**Work required:**
Stop after the line with "import Module from 'manifold-3d';": repeat exactly every line before it, beginning with the first, and that line itself.
--- BEGIN Data segment ---
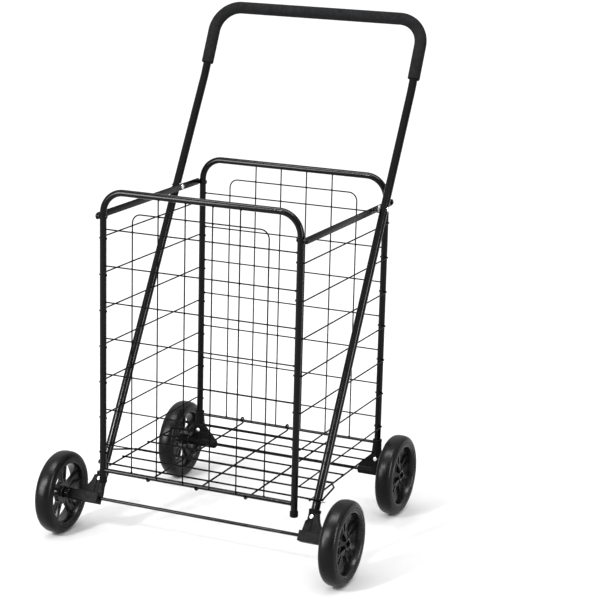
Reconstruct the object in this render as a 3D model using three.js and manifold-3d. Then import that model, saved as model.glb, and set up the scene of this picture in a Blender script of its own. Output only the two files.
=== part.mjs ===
// Folding shopping trolley: a wire basket between two bent-tube frames, a tall handle and four wheels.
// Millimetres, +Z up, +X to the trolley's right, +Y towards the person who pulls it.
// The lengths below are laid out from the plane of the front frame (y = 0) and the floor (z = 0);
// the finished group is then shifted so that its origin is the bottom centre of the open trolley.
import * as THREE from 'three';
import { mergeVertices } from 'three/addons/utils/BufferGeometryUtils.js';
import Module from 'manifold-3d';

const wasm = await Module();
wasm.setup();

// ---------- driving dimensions ----------

const GAP = 0.3; // clearance kept between neighbouring pieces

// basket frames
const HALF_WIDTH = 200; // centre plane to the frames' leg centre lines
const DEPTH = 406; // front frame plane to rear frame plane
const FRAME_TOP = 682;
const FRAME_BEND = 42;
const FRAME_RADIUS = 6.35;
const TUBE_WALL = 1;
const FRONT_LEG_END = 118;
const REAR_LEG_END = 95;
const BAR_HEIGHT = 141; // front bottom bar and rear hinge rod
const FRONT_BAR_RADIUS = 4.3;
const REAR_ROD_RADIUS = 3;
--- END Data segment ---
**Response to this exercise:**
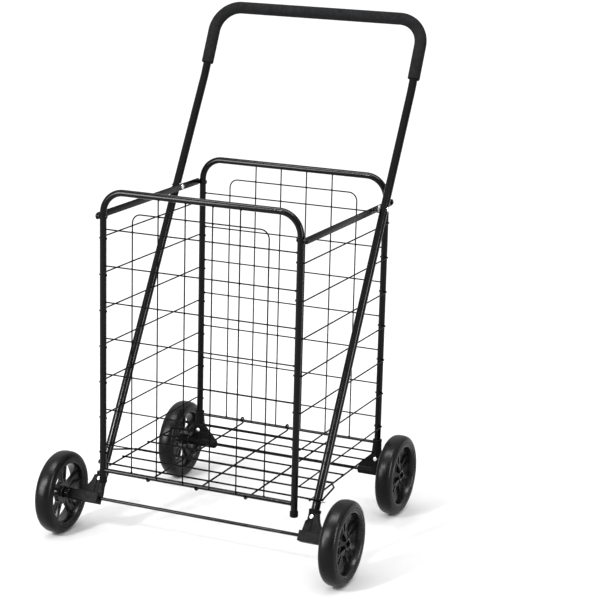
Reconstruct the object in this render as a 3D model using three.js and manifold-3d. Then import that model, saved as model.glb, and set up the scene of this picture in a Blender script of its own. Output only the two files.
=== part.mjs ===
// Folding shopping trolley: a wire basket between two bent-tube frames, a tall handle and four wheels.
// Millimetres, +Z up, +X to the trolley's right, +Y towards the person who pulls it.
// The lengths below are laid out from the plane of the front frame (y = 0) and the floor (z = 0);
// the finished group is then shifted so that its origin is the bottom centre of the open trolley.
import * as THREE from 'three';
import { mergeVertices } from 'three/addons/utils/BufferGeometryUtils.js';
import Module from 'manifold-3d';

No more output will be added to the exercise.